Dataset records
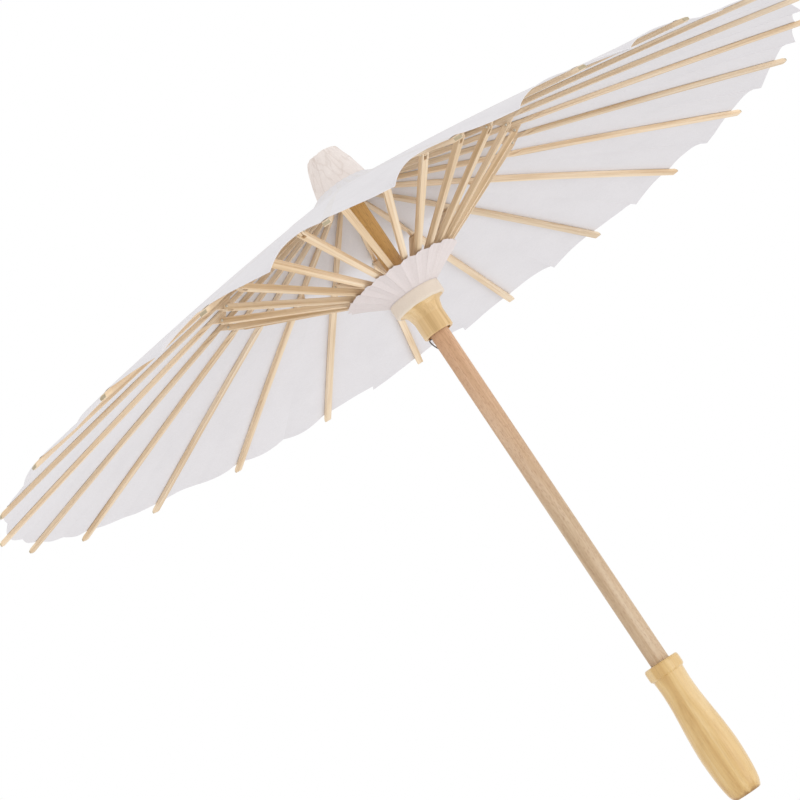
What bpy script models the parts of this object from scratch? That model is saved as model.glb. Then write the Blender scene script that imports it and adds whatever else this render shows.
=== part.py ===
"""Oil paper umbrella: a 60 cm paper parasol on a wooden shaft, open.

Metres, +Z up along the shaft. The origin is the centre of the handle's flat end.
Ribs, stretchers, runner, crown, threads, paper and handle are separate solids.
"""

import math

import bmesh
import bpy
from mathutils import Matrix, Vector
from mathutils.geometry import tessellate_polygon

MM = 0.001
GAP = 0.3 * MM  # clearance between pieces that touch

# The frame of ribs and stretchers, in a half plane through the axis: (radius, height).
RIB_COUNT = 23
RIB_PITCH = 2 * math.pi / RIB_COUNT
HINGE_RADIUS = 14 * MM
CROWN_HINGE_Z = 454.8 * MM
RUNNER_HINGE_Z = 376.3 * MM
PIVOT = Vector((110 * MM, 421.3 * MM))  # where a stretcher carries its rib
TIP = Vector((300 * MM, 376.3 * MM))
CROWN_HINGE = Vector((HINGE_RADIUS, CROWN_HINGE_Z))
RUNNER_HINGE = Vector((HINGE_RADIUS, RUNNER_HINGE_Z))

# Ribs
RIB_DEPTH = 2.8 * MM
RIB_STRAIGHT_FROM = Vector((25 * MM, 446.2 * MM))
RIB_BOW = 1.5 * MM  # how far the outer part rises over a straight line
RIB_EYE_WIDTH = 1.9 * MM
RIB_WAIST_WIDTH = 1.8 * MM
RIB_WAIST_HALF = 9 * MM
RIB_OUTER_WIDTH = 4.4 * MM
EYE_OUTER_RADIUS = 1.6 * MM
EYE_HOLE_RADIUS = 0.85 * MM
LUG_RADIUS = 1.9 * MM

# Stretchers
STRETCHER_DEPTH = 3.6 * MM
FORK_WIDTH = 4.8 * MM
FORK_SLOT_WIDTH = 2.5 * MM
FORK_SLOT_LENGTH = 4.2 * MM

# Threads through the eyes
THREAD_RADIUS = 0.4 * MM

# Crown slots and the groove for its thread
SLOT_WIDTH = 2.5 * MM
SLOT_BOTTOM_RADIUS = 11.7 * MM
TEETH_RADIUS = 15.4 * MM
THREAD_GROOVE_RADIUS = 12.9 * MM
THREAD_GROOVE_HALF = 0.8 * MM

# Shaft and its catch
SHAFT_RADIUS = 6.4 * MM
SHAFT_BOTTOM_Z = 61 * MM
SHAFT_TOP_Z = 472 * MM
CATCH_AZIMUTH = math.radians(180)
CATCH_SLOT_LOW_Z = 312 * MM
CATCH_SLOT_HIGH_Z = 342 * MM
CATCH_SLOT_WIDTH = 1.8 * MM
CATCH_SLOT_FLOOR = 0.9 * MM
CATCH_WIRE_RADIUS = 0.45 * MM
CATCH_PROUD_RADIUS = 8.6 * MM

# Runner
RUNNER_BORE_RADIUS = 8.3 * MM
RUNNER_CORE_RADIUS = 9.7 * MM  # inside the ring of stretcher eyes
RUNNER_BARREL_RADIUS = 10.4 * MM
RUNNER_BOTTOM_Z = 341.3 * MM
RUNNER_BARREL_TOP_Z = 356.5 * MM
FLANGE_RADIUS = 17.2 * MM
FLANGE_LOW_Z = 361.8 * MM
FLANGE_TOP_Z = 370.4 * MM

# Crown and cap
CROWN_BORE_RADIUS = SHAFT_RADIUS + GAP
CROWN_BOTTOM_Z = 451.8 * MM
CROWN_SLOT_TOP_Z = 457.2 * MM
CROWN_TOP_Z = 474 * MM
CAP_BOTTOM_Z = 455.0 * MM
CAP_TOP_Z = 479.2 * MM
CAP_BASE_RADIUS = 17.5 * MM
CAP_TOP_RADIUS = 10.2 * MM
CAP_WALL = 0.8 * MM

# Paper
PAPER_THICKNESS = 0.7 * MM
CANOPY_INNER_RADIUS = 18.4 * MM
CANOPY_OUTER_RADIUS = 293 * MM
SKIRT_INNER_RADIUS = 17.6 * MM
SKIRT_OUTER_RADIUS = 40 * MM
SKIRT_INNER_Z = 370.8 * MM
SKIRT_OUTER_Z = 383.4 * MM

# Handle
HANDLE_TOP_Z = 95.3 * MM
HANDLE_BORE_BOTTOM_Z = 60.5 * MM
HANDLE_BORE_RADIUS = SHAFT_RADIUS + GAP

ROUND_STEPS = 32  # sides of a turned piece


def clear_scene():
    for item in list(bpy.data.objects):
        bpy.data.objects.remove(item, do_unlink=True)


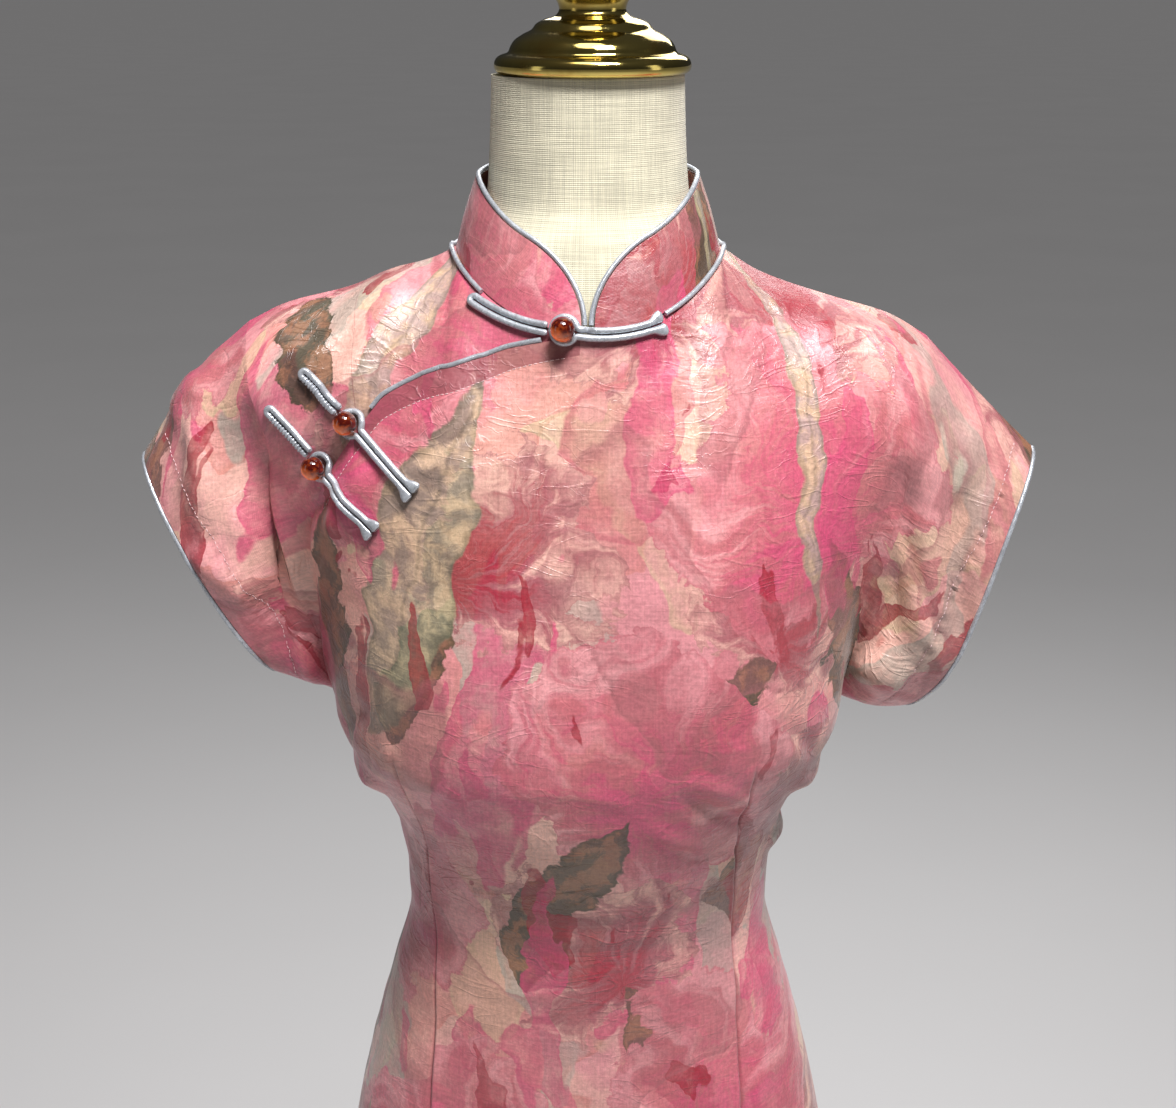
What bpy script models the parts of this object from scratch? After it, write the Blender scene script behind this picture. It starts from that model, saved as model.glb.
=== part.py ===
"""A cheongsam with cut-on cap sleeves, worn by a limbless dress form on a round stand.

Metres, +Z up. The front of the dress faces -Y and the wearer's left side is +X. The origin is the
centre of the stand's flat underside. Every piece of cloth is laid out on one surface, place(u, v):
u runs across a sheet from the wearer's right cuff (-1) to the left cuff (+1), v runs down it from
the neckline and shoulder seams (0) past the armpits (1) to the hem, one unit to each V_SPAN metres.
"""

import math

import bmesh
import bpy
import numpy as np
from mathutils import Vector
from mathutils.bvhtree import BVHTree

# Driving sizes
WAIST_Z = 1.04
HEM_BELOW_WAIST = 0.69
WALL = 0.0016
SEAM_GAP = 0.0003
LAYER = WALL + SEAM_GAP
V_SPAN = 0.25

# Where a sheet's columns change their work, as shares of the way from centre to cuff
U_NECK = 0.30
U_ARM = 0.75

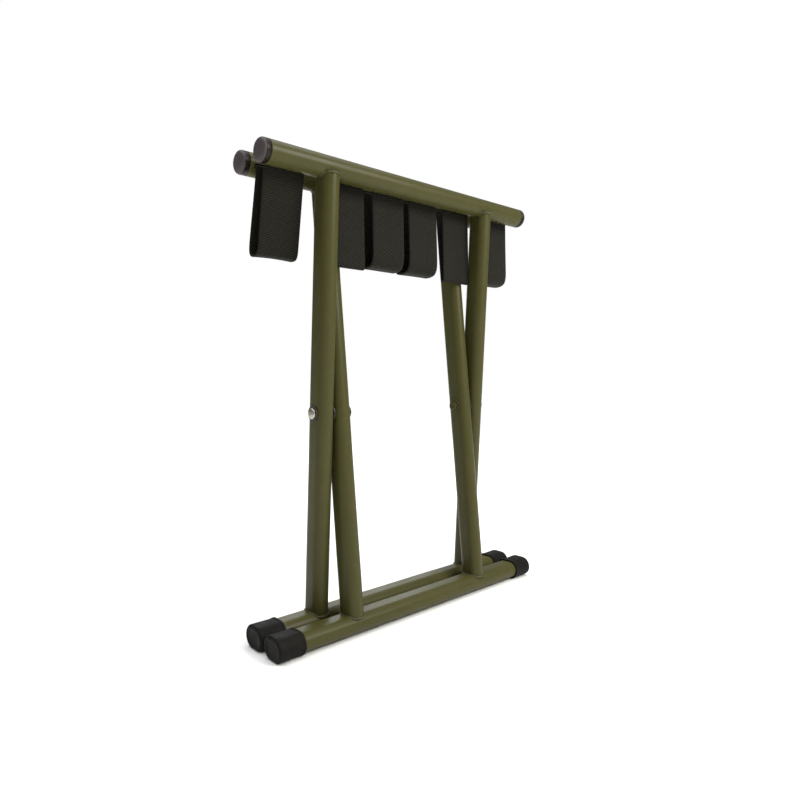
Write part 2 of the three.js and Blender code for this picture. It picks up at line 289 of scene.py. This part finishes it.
def zinc_steel():
    """Dull zinc plate with a turned grain and white bloom."""
    m = Nodes("zinc_steel", Metallic=0.9)
    bloom = m.noise(180, 5, 0.65)
    colour = m.mix(bloom, (0.28, 0.255, 0.205), (0.56, 0.53, 0.46))
    rough = m.grey(m.noise(400, 3), 0.28, 0.5)
    return m.set(Base_Color=colour, Roughness=rough, Normal=m.bump(bloom, 0.3, 0.0003))


def dark_nylon():
    """Dark nylon washer, faintly mottled."""
    m = Nodes("dark_nylon")
    colour = m.mix(m.noise(200, 4), (0.012, 0.011, 0.010), (0.030, 0.028, 0.025))
    rough = m.grey(m.noise(350, 3), 0.4, 0.6)
    return m.set(Base_Color=colour, Roughness=rough, Normal=m.bump(m.noise(700, 2), 0.2, 0.0002))


PAINT = olive_paint()
WELD = weld_paint()
WEBBING = webbing()
RUBBER = black_rubber()
PLASTIC = grey_plastic()
ZINC = zinc_steel()
NYLON = dark_nylon()
SLOTS = {"frame_paint": PAINT, "webbing": WEBBING, "foot_caps": RUBBER, "rail_plugs": PLASTIC,
         "zinc_steel": ZINC, "nylon_washers": NYLON}
for part in frame["record"]["subparts"]:
    for slot in frame["nodes"][part["node"]].material_slots:
        slot.material = SLOTS[part["material_slot"]]


# ---- Meshes ----

def make(name, points, faces, material, sharp_deg=40):
    """A smooth-shaded object from points in millimetres."""
    mesh = bpy.data.meshes.new(name)
    mesh.from_pydata([tuple(c * MM for c in p) for p in points], [], faces)
    mesh.validate()
    mesh.materials.append(material)
    mesh.shade_smooth()
    mesh.set_sharp_from_angle(angle=math.radians(sharp_deg))
    piece = bpy.data.objects.new(name, mesh)
    bpy.context.collection.objects.link(piece)
    return piece


def skin(rings, joined):
    """Points and faces over rings of equal count. If joined, the last ring meets the first."""
    count = len(rings[0])
    points = [p for ring in rings for p in ring]
    faces = []
    for i in range(len(rings) if joined else len(rings) - 1):
        n = (i + 1) % len(rings)
        for j in range(count):
            k = (j + 1) % count
            faces.append((i * count + j, i * count + k, n * count + k, n * count + j))
    return points, faces


def loft(rings):
    """Points and faces of a solid's skin over rings of equal count, capped at both ends."""
    points, faces = skin(rings, joined=False)
    count = len(rings[0])
    last = len(points) - count
    faces.append(tuple(range(count - 1, -1, -1)))
    faces.append(tuple(range(last, last + count)))
    return points, faces


def oval(width, height, count=64):
    """Points (along the width, along the height) round a flat oval."""
    r, flat = height / 2, (width - height) / 2
    ring = []
    for i in range(count):
        a = math.pi * (2 * i + 1) / count - math.pi
        u, v = math.cos(a) * r, math.sin(a) * r
        ring.append((u + math.copysign(flat, u), v))
    return ring


def lean(side):
    """From a frame's own axes, with its legs along Z and the pivot at the origin, to the row."""
    return Matrix.Translation(PIVOT) @ Matrix.Rotation(side * LEAN, 4, "X")


def placed(points, matrix):
    return [matrix @ Vector(p) for p in points]


def turned(profile, count=64):
    """(radius, x) points turned about X, as rings."""
    rings = []
    for r, x in profile:
        rings.append([(x, r * math.cos(a), r * math.sin(a))
                      for a in (2 * math.pi * i / count for i in range(count))])
    return rings


def flip(points):
    return [(-x, y, z) for x, y, z in points]


def reverse(faces):
    return [tuple(reversed(f)) for f in faces]


BODY = {"outer": "outer_frame", "inner": "inner_frame"}
SIDE = {"outer": FRONT, "inner": BACK}
TOP = {"outer": "front", "inner": "back"}
FOOT = {"outer": "back", "inner": "front"}


# ---- Top rails ----

def slot_cutters(side, up):
    """One mesh of flat-oval bars, which cut the slots where the straps leave a rail."""
    outline = oval(SLOT_LENGTH, SLOT_HEIGHT, 24)
    bar, bar_faces = loft([[(u, side * depth, v) for u, v in outline] for depth in SLOT_CUT])
    if side > 0:
        bar_faces = reverse(bar_faces)
    points, faces = [], []
    for x in STRAP_X:
        level = up @ Matrix.Rotation(-side * OPEN_LEAN, 4, "X") @ Matrix.Translation((x, 0, 0))
        faces += [tuple(v + len(points) for v in face) for face in bar_faces]
        points += placed(bar, level)
    return make("slot_cutters", points, faces, PAINT)


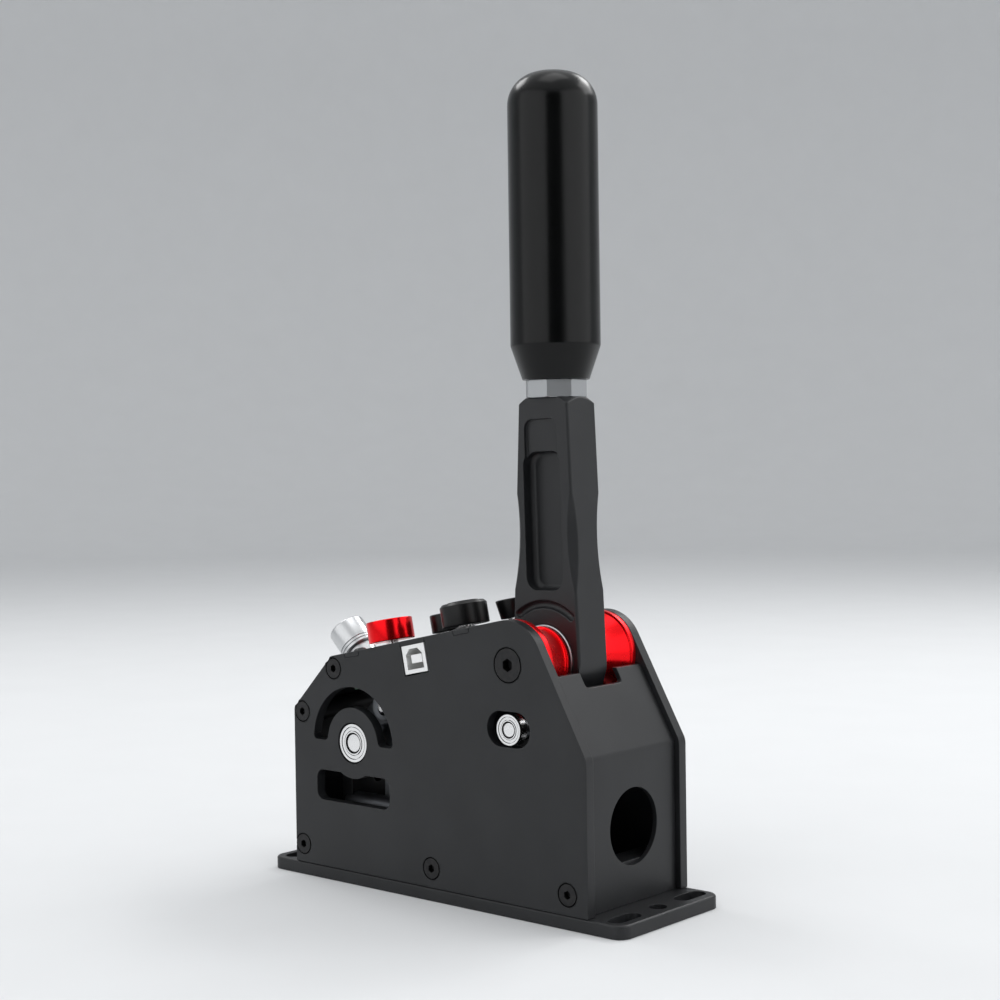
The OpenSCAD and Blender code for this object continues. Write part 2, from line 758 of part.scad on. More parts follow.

What is being asked | Extract the lines of the preceding material that run from the line with "model, saved as model.glb." through the line with "a round stand.", inclusive, reproducing them exactly and adding nothing.

Final result |
What bpy script models the parts of this object from scratch? After it, write the Blender scene script behind this picture. It starts from that model, saved as model.glb.
=== part.py ===
"""A cheongsam with cut-on cap sleeves, worn by a limbless dress form on a round stand.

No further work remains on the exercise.